There's a war raging at our house, y'all. And even though it doesn't even come close to what's happening between Isreal and Gaza, I'm a bit worried. In order for you to truly understand the ins and outs of this fight and decide who's side you're on (No Swiss allowed), you will need a little background information.

Around the time that Rory started to crawl and stand up, she became obsessed with the stove. (I know.) This isn't really a problem because as I've said before, I don't really do much cooking.
Like the rest of America/the world, we always leave a dish towel hanging from the oven handle for hand drying and quick clean ups.
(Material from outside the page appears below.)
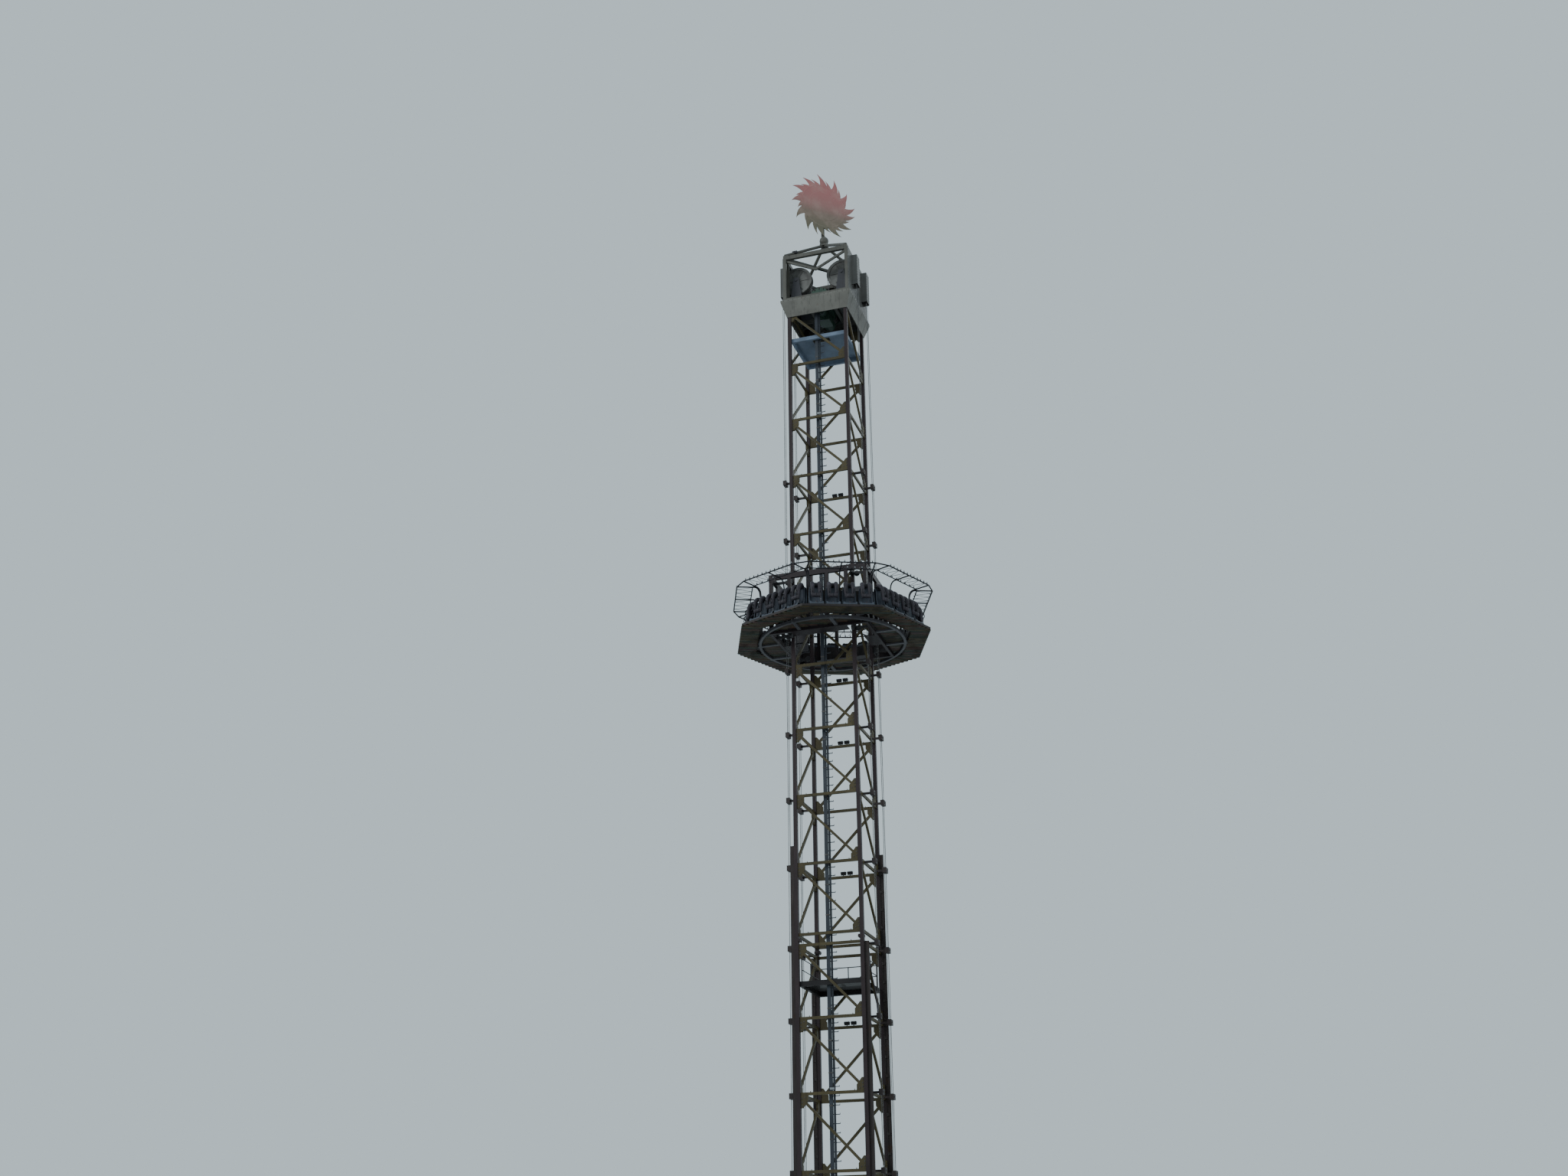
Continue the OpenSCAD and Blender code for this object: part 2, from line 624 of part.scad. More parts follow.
// Frame of the seat ring: inner and outer beams, joists and the rollers on the track
module ring_frame() color("dimgray") {
  union() {
    translate([0, 0, frame_z]) linear_extrude(frame_h) ring_outline(ring_in, ring_in + inner_beam_w);
    translate([0, 0, joist_z]) {
      linear_extrude(frame_z + 1 - joist_z) ring_outline(ring_in + web_in, ring_in + inner_beam_w);
      linear_extrude(outer_beam_h) ring_outline(ring_out - outer_beam_w, ring_out);
      linear_extrude(joist_h) for (i = [0 : 7]) at_side(i) for (n = [-1.5 : 1 : 1.5])
        translate([ring_in + web_in + 8, n * seat_pitch - 20]) square([ring_out - ring_in - web_in - 18, 40]);
    }
    for (i = [0 : 7]) at_side(i) {
      translate([ring_in + 14, 0, track_z + track_t + seat_gap + 22]) rotate([0, 90, 0]) cylinder(h = 14, r = 22, $fn = 32);
      translate([ring_in + 14, 0, track_z + track_t + seat_gap + 22]) rotate([0, 90, 0]) cylinder(h = 30, r = 8, $fn = 32);
      block([ring_in + 32, -16, track_z + track_t + 8], [ring_in + 44, 16, frame_z + 1]);
    }
  }
}

// Ribbed panels under the seats, one a side
module under_panels() color("darkolivegreen")
  for (i = [0 : 7]) at_side(i) {
    inner = ring_in + web_in + 4;
    outer = ring_out - 5;
    gap = 24;
    rib_h = 8;
    union() {
      translate([0, 0, panel_z + rib_h]) linear_extrude(panel_t - rib_h - seat_gap) polygon([
        [inner, -inner * side_tan + gap], [outer, -outer * side_tan + gap],
        [outer, outer * side_tan - gap], [inner, inner * side_tan - gap]]);
      for (v = [inner + 16 : 60 : outer - 36])
        translate([v, -v * side_tan + gap + 4, panel_z]) cube([36, 2 * (v * side_tan - gap - 4), rib_h + 1]);
    }
  }

// Sheet walls behind the seats, standing on the inner beam
module back_walls() color("dimgray")
  for (i = [0 : 7]) at_side(i) {
    near = back_in - wall_t - 1;
    block([near, -near * side_tan + 2, deck_z], [near + wall_t, near * side_tan - 2, seat_top - 60]);
  }

// Side outline of a bucket seat, X outwards, standing on the ring frame
function seat_outline(proud) = let (b = back_in, f = back_in + seat_depth, z = seat_z, top = seat_top) [
  [b + 30, z - seat_low], [f - 40, z - seat_low], [f - 8, z - 60], [f, z - 30], [f - 14, z - 4 + proud],
  [f - 76, z - 14 + proud], [b + 110, z - 16 + proud], [b + 76 + proud, z + 6 + proud], [b + 52 + proud, z + 90],
  [b + 42 + proud, top - 140], [b + 38 + proud * 0.6, top - 30], [b + 34, top], [b + 5, top], [b, top - 40],
  [b + 8, top - 200], [b + 12, z - 30]];

// Four bucket seats in a row on side i
module seats(i) color("cadetblue") at_side(i)
  for (n = [-1.5 : 1 : 1.5]) translate([0, n * seat_pitch, 0]) union() {
    translate([0, seat_w / 2 - 8, 0]) rotate([90, 0, 0]) linear_extrude(seat_w - 16) polygon(seat_outline(0));
    for (s = [-1, 1]) translate([0, s * (seat_w - bolster_w) / 2 + bolster_w / 2, 0]) rotate([90, 0, 0])
      linear_extrude(bolster_w) polygon(seat_outline(bolster_h));
  }

// Side outline of a shoulder restraint, standing on the top of its seat back
function restraint_outline() = let (b = back_in, f = back_in + seat_depth - 78, z = seat_z, top = seat_top) [
  [b + 6, top + seat_gap], [b + 34, top + seat_gap], [b + 42, top + 16], [b + 90, top + 18], [f - 66, top],
  [f - 40, top - 50], [f - 30, top - 140], [f - 34, z + 110], [f - 14, z + 96], [f - 2, z + 120], [f, top - 130],
  [f - 12, top - 30], [f - 46, top + 32], [b + 96, top + 52], [b + 34, top + 48], [b + 10, top + 26]];

// Shoulder restraints over the seats, closed
module restraints() color("black")
  for (i = [0 : 7]) at_side(i) for (n = [-1.5 : 1 : 1.5]) translate([0, n * seat_pitch, 0]) union() {
    for (s = [-1, 1]) translate([0, s * strap_y + strap_w / 2, 0]) rotate([90, 0, 0])
      linear_extrude(strap_w) polygon(restraint_outline());
    block([back_in + seat_depth - 112, -strap_y + 8, seat_z + 100],
          [back_in + seat_depth - 84, strap_y - 8, seat_top - 140]);
  }

// First end of the next side's chord at distance v from the axis
function next_side(v) = [v * cos(45) + canopy_half * sin(45), v * sin(45) - canopy_half * cos(45), canopy_z];

// Canopy rail over the seats: two chords with cross tubes and zigzag bars
module canopy_rail() color("black") {
  inner = canopy_out - canopy_in;
  z = canopy_z;
  h = canopy_half;
  thin_r = tube_r * 0.8;
  union() for (i = [0 : 7]) at_side(i) {
    bar([canopy_out, -h - 6, z], [canopy_out, h + 6, z], tube_r, 8);
    bar([inner, -h - 2, z], [inner, h + 2, z], thin_r, 8);
    for (s = [-1, 0, 1]) bar([canopy_out, s * h, z], [inner - 40, s * h, z], tube_r, 8);
    for (s = [-1, 1]) {
      bar([inner, s * h * 0.06, z], [canopy_out, s * h * 0.34, z], 5, 6);
      bar([canopy_out, s * h * 0.34, z], [inner, s * h * 0.64, z], 5, 6);
      bar([inner, s * h * 0.64, z], [canopy_out, s * h * 0.94, z], 5, 6);
    }
    bar([canopy_out, h, z], next_side(canopy_out), tube_r, 8);
    bar([inner, h, z], next_side(inner), thin_r, 8);
  }
}

// Unit vector at right angles to the way from a to b
function across(a, b) = let (d = b - a) [-d[1], d[0]] / norm(d);

// Outline of a flat band of half width r along a list of points
function band(p, r) = let (
  last = len(p) - 1,
  side = [for (i = [0 : last]) let (
    before = across(p[max(i - 1, 0)], p[max(i, 1)]),
    after = across(p[min(i, last - 1)], p[min(i + 1, last)]),
    mean = before + after) mean * 2 * r / (mean * mean)])
  concat([for (i = [0 : last]) p[i] + side[i]], [for (i = [last : -1 : 0]) p[i] - side[i]]);

// One bent leg in the plane of X and Z, from its top down to the ring frame
module canopy_leg(top, foot) translate([0, tube_r, 0]) rotate([90, 0, 0]) linear_extrude(2 * tube_r)
  polygon(band([[top, canopy_z], [top - 16, canopy_z], [top - 56, canopy_z - 24],
                [top - 88, canopy_z - 84], [foot, canopy_z - 170], [foot, deck_z]], tube_r));

// Bent legs that carry the canopy rail on the inner beam of the ring frame, one a side and a pair at each corner
module canopy_legs() color("black") {
  top = canopy_out - canopy_in - 40;
  pair_x = top * cos(22.5) + canopy_half * sin(22.5) - tube_r * side_tan;
  pair_y = top * sin(22.5) - canopy_half * cos(22.5);
  for (i = [0 : 7]) {
    at_side(i) canopy_leg(top, leg_foot);
    rotate([0, 0, 45 * i]) for (s = [-1, 1]) translate([0, s * pair_y, 0]) canopy_leg(pair_x, leg_foot / cos(22.5));
  }
}

base_frame();
column(0);  // column_front_left
column(1);  // column_front_right
column(2);  // column_back_right
column(3);  // column_back_left
brake_fin(0, fin_top_long);  // brake_fin_front_left
brake_fin(1, fin_top_short);  // brake_fin_front_right
brake_fin(2, fin_top_long);  // brake_fin_back_right
brake_fin(3, fin_top_short);  // brake_fin_back_left
bracing(0);  // bracing_front
bracing(1);  // bracing_right
bracing(2);  // bracing_back
bracing(3);  // bracing_left
ladder();
cable_duct();
landing_floor();
landing_rails();
floodlights();
rope_guides();
hoist_ropes();
drum_ropes();
crown_frame();
crown_braces();
crown_legs();
crown_skirt();
crown_panels();
sheave_guards();
head_floor();
winch();
sheave_mounts();
finial_mast();
sun();
sheave(-1, -1);  // sheave_front_left
sheave(1, -1);  // sheave_front_right
sheave(1, 1);  // sheave_back_right
sheave(-1, 1);  // sheave_back_left
carriage_side(0);  // carriage_front
carriage_side(1);  // carriage_right
carriage_side(2);  // carriage_back
carriage_side(3);  // carriage_left
guide_rollers();
brake_magnets();
slew_track();
carriage_floor();
ring_frame();
under_panels();
back_walls();
seats(0);  // seats_1
seats(1);  // seats_2
seats(2);  // seats_3
seats(3);  // seats_4
seats(4);  // seats_5
seats(5);  // seats_6
seats(6);  // seats_7
seats(7);  // seats_8
restraints();
canopy_rail();
canopy_legs();
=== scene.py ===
"""Looks of the drop tower ride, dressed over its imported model: metres, Z up, front along -Y."""
import json
import math

import bpy
import numpy as np
from mathutils import Matrix, Vector


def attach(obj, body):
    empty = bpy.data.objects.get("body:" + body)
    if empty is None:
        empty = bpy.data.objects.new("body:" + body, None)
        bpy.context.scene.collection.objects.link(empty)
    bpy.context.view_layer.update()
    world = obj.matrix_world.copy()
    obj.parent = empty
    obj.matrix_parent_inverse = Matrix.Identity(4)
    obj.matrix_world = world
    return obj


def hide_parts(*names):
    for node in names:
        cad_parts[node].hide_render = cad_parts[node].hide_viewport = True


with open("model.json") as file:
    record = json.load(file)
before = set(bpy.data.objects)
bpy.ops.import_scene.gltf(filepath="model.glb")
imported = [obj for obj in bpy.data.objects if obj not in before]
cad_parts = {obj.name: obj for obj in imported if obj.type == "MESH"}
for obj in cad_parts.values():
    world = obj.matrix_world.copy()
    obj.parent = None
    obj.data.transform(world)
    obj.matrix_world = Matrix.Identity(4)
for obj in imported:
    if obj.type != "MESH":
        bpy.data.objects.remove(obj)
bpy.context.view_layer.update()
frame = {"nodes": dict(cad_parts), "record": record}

# Tower, as its model has it: middle of a column, sizes of columns and bars, heights of the level bars
HALF = 0.550
COLUMN = 0.064
BAR_T = 0.034
BAR_H = 0.046
BASE_H = 0.500
PANEL_H = 1.165
JOINT_GAP = 0.175
PANELS = 5
SECTIONS = 3
SECTION_FEET = [BASE_H + n * (PANELS * PANEL_H + JOINT_GAP) for n in range(SECTIONS)]
LEVELS = [foot + k * PANEL_H for foot in SECTION_FEET for k in range(PANELS + 1)]

# Ground plates: middle of an outer pad, thickness, and top of the ground beams
PAD_AT = 1.160
PLATE_T = 0.024
BEAM_TOP = 0.200

# Brake fins: the top of each, by the side of its column in X and Y, and the bolts' place on their brackets
FINS = ((-1, -1, 7.990), (1, -1, 6.325), (1, 1, 7.990), (-1, 1, 6.325))
FIN_LOW = 0.600
FIN_PITCH = 0.300
BRACKET_X = 0.5915
BRACKET_Y = 0.506

# Ladder and cable duct
LADDER_Y = -0.440
PEG_PITCH = 0.140
PEG_REACH = 0.085
POLE_HALF = 0.015
DUCT_FAR, DUCT_NEAR = -0.0825, -0.018
DUCT_FRONT = -0.479

# Head: sheet walls, skirt and rope guards, sheaves and winch, sun
CROWN_Z = 18.520
CROWN_HALF = 0.640
CROWN_TOP = 19.550
PANEL_T = 0.008
SKIRT_LIP = CROWN_HALF + 0.047
SKIRT_FOOT_Z = CROWN_Z - 0.318
GUARD_OUT = 0.767
ROPE_AT = 0.285
ROPE_SIDE = 0.042
GUIDE_OUT = 0.7665
SHEAVE_X, SHEAVE_Y, SHEAVE_Z = 0.450, 0.330, 19.110
SHEAVE_FACE = 0.0635
SHEAVES = (("front_left", -1, -1), ("front_right", 1, -1), ("back_right", 1, 1), ("back_left", -1, 1))
DRUM_Z = 18.660
DRUM_R = 0.1597
DRUM_END = 0.422
MOTOR_Z = 18.430
SUN_Z = 20.989
SUN_R = 0.765
SUN_DISC = 0.490

# Carriage and seat ring at rest
CARRIAGE_Z = 11.680
CARRIAGE_TOP = 12.800
CARRIAGE_HALF = 0.885
SEAT_Z = 11.850
BACK_IN = 1.335
SEAT_PITCH = 0.284
SEAT_W = 0.244
RING_IN, RING_OUT = 1.262, 1.640
PANEL_Z = 11.740
PLANK_PITCH = 0.068
PLANK_T = 0.0176
FLOOR_REACH = 1.246
FLOOR_Z = CARRIAGE_Z + 0.0405
FLOOR_T = 0.0095

# Canopy over the seats; SIDE turns the first of the eight sides from the X axis
SIDE = math.pi / 8
CANOPY_Z = 12.530
CANOPY_OUT = 1.722
CANOPY_IN = CANOPY_OUT - 0.275
CANOPY_U = CANOPY_OUT * math.tan(SIDE) - 0.148
TUBE_R = 0.012
INNER_R = TUBE_R * 0.8
LEG_FOOT = RING_IN + 0.040
LEG_FOOT_Z = 11.850

QUARTERS = [q * math.pi / 2 for q in range(4)]
RIGHT_AND_LEFT = (QUARTERS[1], QUARTERS[3])
EIGHTHS = [SIDE + i * math.pi / 4 for i in range(8)]
CORNERS = [i * math.pi / 4 for i in range(8)]


class Shade:
    """An output socket that takes part in expressions: arithmetic on it adds Math nodes to its coat."""

    def __init__(self, coat, socket):
        self.coat, self.socket = coat, socket

    def math(self, operation, *values):
        """A Math node on these values."""
        return self.coat.node("ShaderNodeMath", {"operation": operation}, dict(enumerate(values)))

    def __add__(self, other):
        return self.math("ADD", self, other)

    def __mul__(self, other):
        return self.math("MULTIPLY", self, other)

    def __sub__(self, other):
        return self.math("SUBTRACT", self, other)

    def __rsub__(self, other):
        return self.math("SUBTRACT", other, self)

    def __truediv__(self, other):
        return self.math("DIVIDE", self, other)

    def __rtruediv__(self, other):
        return self.math("DIVIDE", other, self)

    def __abs__(self):
        return self.math("ABSOLUTE", self)

    __radd__ = __add__
    __rmul__ = __mul__

    def span(self, low, high, to_low=0.0, to_high=1.0):
        """This value carried from low..high to to_low..to_high, and held at the ends."""
        limits = {"Value": self, "From Min": low, "From Max": high, "To Min": to_low, "To Max": to_high}
        return self.coat.node("ShaderNodeMapRange", {"interpolation_type": "SMOOTHSTEP"}, limits)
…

For some reason, Rory cannot stand to see the dish towel hanging from the oven handle. I first noticed it when she would crawl around the kitchen while I put the dishes away in the morning. This wasn't too surprising considering the dish towel was directly in her line of vision, taunting her, and basically begging to be pulled down. She would pull it down, I would put it back, and she would pull it down again. Typical baby behavior.

But it didn't stop there. One afternoon I noticed Rory crawling all the way from the living room to the kitchen just to pull the dish towel down. Once it was on the floor (it's rightful place, apparently), she crawled back to the living room and continued to carry out her important business of sticking plastic blocks in her mouth.

This bordered on odd behavior, so I hung the dish towel back up and waited. As soon as Rory noticed that the towel was hanging back up, she crawled back into the kitchen just to pull it down again. Okaaaay. 

Over the next few days, I did some more experimenting. I hung up various colored and textured towels, but no matter what the towel looked like or felt like, it obviously belonged on the floor.

Eventually, I gave up and began putting the towel on the counter where Rory couldn't reach it, but then Rory learned how to open up the kitchen cabinets, and I quickly discovered that her favorite cabinet (second only to the liquor cabinet) is the cabinet under the sink, which so happens to be where I store, you guessed it...the dish towels.

One day I came into the kitchen from the laundry room to find that Rory had strewn the clean dish towels all over the kitchen floor. Everything else remained untouched. Apparently she doesn't have beef with the sponges.

Over the last week, Rory and the dish towel seem to have come to an agreement. She only pulls down the towel when she's in the kitchen and wants to pull up on the stove. (I know.) Otherwise, they leave each other alone. Which begs the question...If a 9-month-old and an inanimate object can agree on a cease-fire, why can't Israel and Gaza?






August 4, 2014

This day will forever be remembered as the day that Rory slept past 5:30 am. I would like to thank my aunts, Kelly and Mary, for tiring Rory out during their visit and making this day possible.

Note the time. I promise her eyes are closed.